◆ **Stated goal**: Write the data out again in full, with no departure from the original.

◆ **Data shown**:
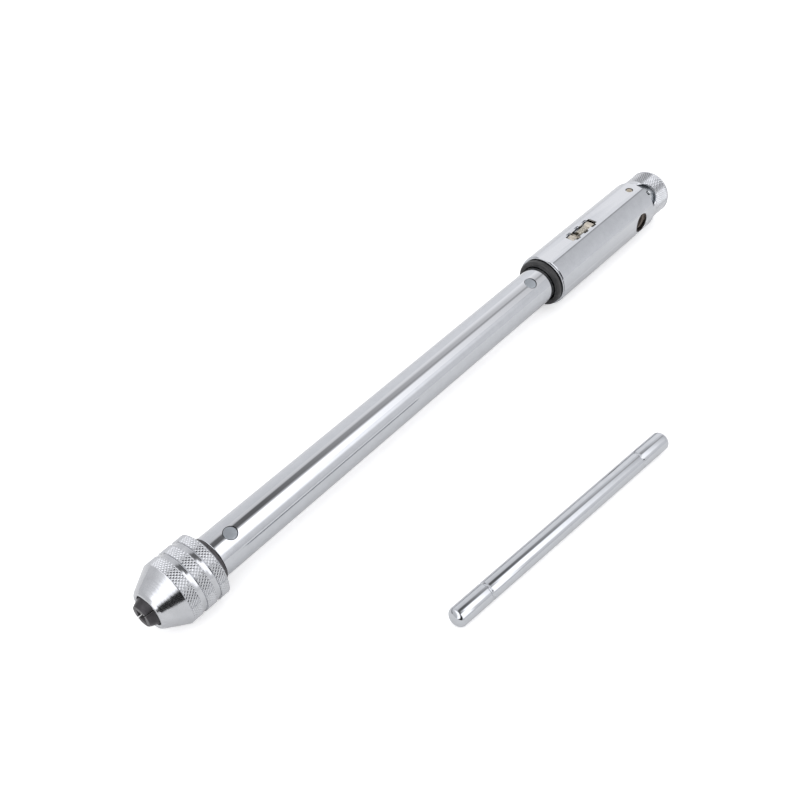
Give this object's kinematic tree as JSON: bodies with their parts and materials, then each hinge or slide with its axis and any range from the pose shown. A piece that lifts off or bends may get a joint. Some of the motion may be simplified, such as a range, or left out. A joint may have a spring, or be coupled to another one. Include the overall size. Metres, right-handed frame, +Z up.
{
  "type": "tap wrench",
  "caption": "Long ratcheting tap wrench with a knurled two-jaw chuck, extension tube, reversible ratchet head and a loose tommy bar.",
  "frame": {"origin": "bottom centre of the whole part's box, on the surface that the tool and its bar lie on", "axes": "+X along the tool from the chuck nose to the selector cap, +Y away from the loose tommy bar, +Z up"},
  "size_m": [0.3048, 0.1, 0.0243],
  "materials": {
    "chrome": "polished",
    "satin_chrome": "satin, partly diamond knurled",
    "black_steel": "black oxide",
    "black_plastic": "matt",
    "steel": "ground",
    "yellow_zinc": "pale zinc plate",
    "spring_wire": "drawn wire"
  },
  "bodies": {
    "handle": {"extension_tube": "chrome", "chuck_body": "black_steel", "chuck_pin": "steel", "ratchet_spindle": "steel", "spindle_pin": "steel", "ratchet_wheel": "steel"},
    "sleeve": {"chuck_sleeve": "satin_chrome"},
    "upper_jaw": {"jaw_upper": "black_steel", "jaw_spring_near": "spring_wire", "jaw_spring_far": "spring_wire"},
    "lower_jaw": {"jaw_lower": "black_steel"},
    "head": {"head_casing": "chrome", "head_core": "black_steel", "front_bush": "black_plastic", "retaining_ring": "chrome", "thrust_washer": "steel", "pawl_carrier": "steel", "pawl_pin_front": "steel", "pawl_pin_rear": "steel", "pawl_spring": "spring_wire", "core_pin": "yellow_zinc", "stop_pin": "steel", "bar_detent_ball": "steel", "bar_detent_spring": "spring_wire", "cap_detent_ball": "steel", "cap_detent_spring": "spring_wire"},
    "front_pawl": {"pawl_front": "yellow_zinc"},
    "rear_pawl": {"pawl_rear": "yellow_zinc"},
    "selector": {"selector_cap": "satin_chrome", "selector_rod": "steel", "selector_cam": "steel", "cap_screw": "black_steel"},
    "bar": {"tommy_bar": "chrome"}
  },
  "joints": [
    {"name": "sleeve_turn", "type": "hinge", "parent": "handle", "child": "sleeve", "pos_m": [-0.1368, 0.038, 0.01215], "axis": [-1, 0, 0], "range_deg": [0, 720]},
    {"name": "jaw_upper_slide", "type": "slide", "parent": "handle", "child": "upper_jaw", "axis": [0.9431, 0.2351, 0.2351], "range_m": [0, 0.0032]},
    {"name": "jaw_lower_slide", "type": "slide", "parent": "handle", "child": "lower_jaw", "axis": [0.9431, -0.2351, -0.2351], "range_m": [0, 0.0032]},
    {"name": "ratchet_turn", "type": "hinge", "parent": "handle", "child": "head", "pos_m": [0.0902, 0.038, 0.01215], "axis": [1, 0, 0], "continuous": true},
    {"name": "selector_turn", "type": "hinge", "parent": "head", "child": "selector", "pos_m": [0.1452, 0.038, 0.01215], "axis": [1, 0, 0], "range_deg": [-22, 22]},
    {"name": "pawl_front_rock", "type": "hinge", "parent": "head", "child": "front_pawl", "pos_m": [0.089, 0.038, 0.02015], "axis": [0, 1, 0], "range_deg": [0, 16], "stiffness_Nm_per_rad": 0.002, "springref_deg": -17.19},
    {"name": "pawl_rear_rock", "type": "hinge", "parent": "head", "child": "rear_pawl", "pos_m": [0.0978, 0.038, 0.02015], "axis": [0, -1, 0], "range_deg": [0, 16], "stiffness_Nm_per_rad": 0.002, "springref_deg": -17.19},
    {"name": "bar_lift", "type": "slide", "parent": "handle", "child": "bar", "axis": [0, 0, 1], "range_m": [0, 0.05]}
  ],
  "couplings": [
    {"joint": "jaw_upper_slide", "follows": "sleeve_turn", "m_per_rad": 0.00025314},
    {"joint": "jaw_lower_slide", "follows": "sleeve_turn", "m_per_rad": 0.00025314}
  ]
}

◆ **Task output**:
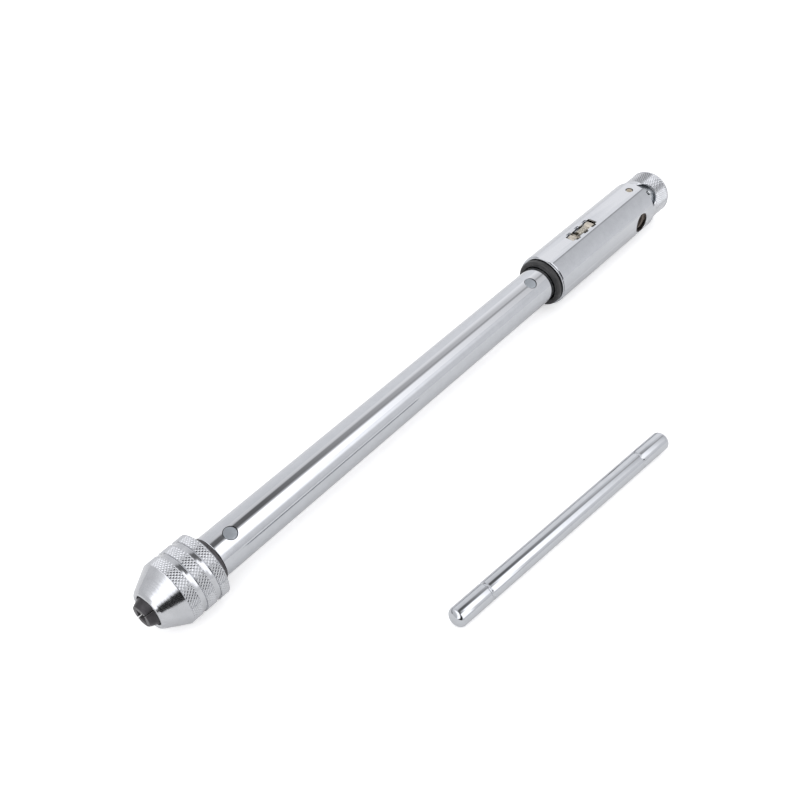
Give this object's kinematic tree as JSON: bodies with their parts and materials, then each hinge or slide with its axis and any range from the pose shown. A piece that lifts off or bends may get a joint. Some of the motion may be simplified, such as a range, or left out. A joint may have a spring, or be coupled to another one. Include the overall size. Metres, right-handed frame, +Z up.
{
  "type": "tap wrench",
  "caption": "Long ratcheting tap wrench with a knurled two-jaw chuck, extension tube, reversible ratchet head and a loose tommy bar.",
  "frame": {"origin": "bottom centre of the whole part's box, on the surface that the tool and its bar lie on", "axes": "+X along the tool from the chuck nose to the selector cap, +Y away from the loose tommy bar, +Z up"},
  "size_m": [0.3048, 0.1, 0.0243],
  "materials": {
    "chrome": "polished",
    "satin_chrome": "satin, partly diamond knurled",
    "black_steel": "black oxide",
    "black_plastic": "matt",
    "steel": "ground",
    "yellow_zinc": "pale zinc plate",
    "spring_wire": "drawn wire"
  },
  "bodies": {
    "handle": {"extension_tube": "chrome", "chuck_body": "black_steel", "chuck_pin": "steel", "ratchet_spindle": "steel", "spindle_pin": "steel", "ratchet_wheel": "steel"},
    "sleeve": {"chuck_sleeve": "satin_chrome"},
    "upper_jaw": {"jaw_upper": "black_steel", "jaw_spring_near": "spring_wire", "jaw_spring_far": "spring_wire"},
    "lower_jaw": {"jaw_lower": "black_steel"},
    "head": {"head_casing": "chrome", "head_core": "black_steel", "front_bush": "black_plastic", "retaining_ring": "chrome", "thrust_washer": "steel", "pawl_carrier": "steel", "pawl_pin_front": "steel", "pawl_pin_rear": "steel", "pawl_spring": "spring_wire", "core_pin": "yellow_zinc", "stop_pin": "steel", "bar_detent_ball": "steel", "bar_detent_spring": "spring_wire", "cap_detent_ball": "steel", "cap_detent_spring": "spring_wire"},
    "front_pawl": {"pawl_front": "yellow_zinc"},
    "rear_pawl": {"pawl_rear": "yellow_zinc"},
    "selector": {"selector_cap": "satin_chrome", "selector_rod": "steel", "selector_cam": "steel", "cap_screw": "black_steel"},
    "bar": {"tommy_bar": "chrome"}
  },
  "joints": [
    {"name": "sleeve_turn", "type": "hinge", "parent": "handle", "child": "sleeve", "pos_m": [-0.1368, 0.038, 0.01215], "axis": [-1, 0, 0], "range_deg": [0, 720]},
    {"name": "jaw_upper_slide", "type": "slide", "parent": "handle", "child": "upper_jaw", "axis": [0.9431, 0.2351, 0.2351], "range_m": [0, 0.0032]},
    {"name": "jaw_lower_slide", "type": "slide", "parent": "handle", "child": "lower_jaw", "axis": [0.9431, -0.2351, -0.2351], "range_m": [0, 0.0032]},
    {"name": "ratchet_turn", "type": "hinge", "parent": "handle", "child": "head", "pos_m": [0.0902, 0.038, 0.01215], "axis": [1, 0, 0], "continuous": true},
    {"name": "selector_turn", "type": "hinge", "parent": "head", "child": "selector", "pos_m": [0.1452, 0.038, 0.01215], "axis": [1, 0, 0], "range_deg": [-22, 22]},
    {"name": "pawl_front_rock", "type": "hinge", "parent": "head", "child": "front_pawl", "pos_m": [0.089, 0.038, 0.02015], "axis": [0, 1, 0], "range_deg": [0, 16], "stiffness_Nm_per_rad": 0.002, "springref_deg": -17.19},
    {"name": "pawl_rear_rock", "type": "hinge", "parent": "head", "child": "rear_pawl", "pos_m": [0.0978, 0.038, 0.02015], "axis": [0, -1, 0], "range_deg": [0, 16], "stiffness_Nm_per_rad": 0.002, "springref_deg": -17.19},
    {"name": "bar_lift", "type": "slide", "parent": "handle", "child": "bar", "axis": [0, 0, 1], "range_m": [0, 0.05]}
  ],
  "couplings": [
    {"joint": "jaw_upper_slide", "follows": "sleeve_turn", "m_per_rad": 0.00025314},
    {"joint": "jaw_lower_slide", "follows": "sleeve_turn", "m_per_rad": 0.00025314}
  ]
}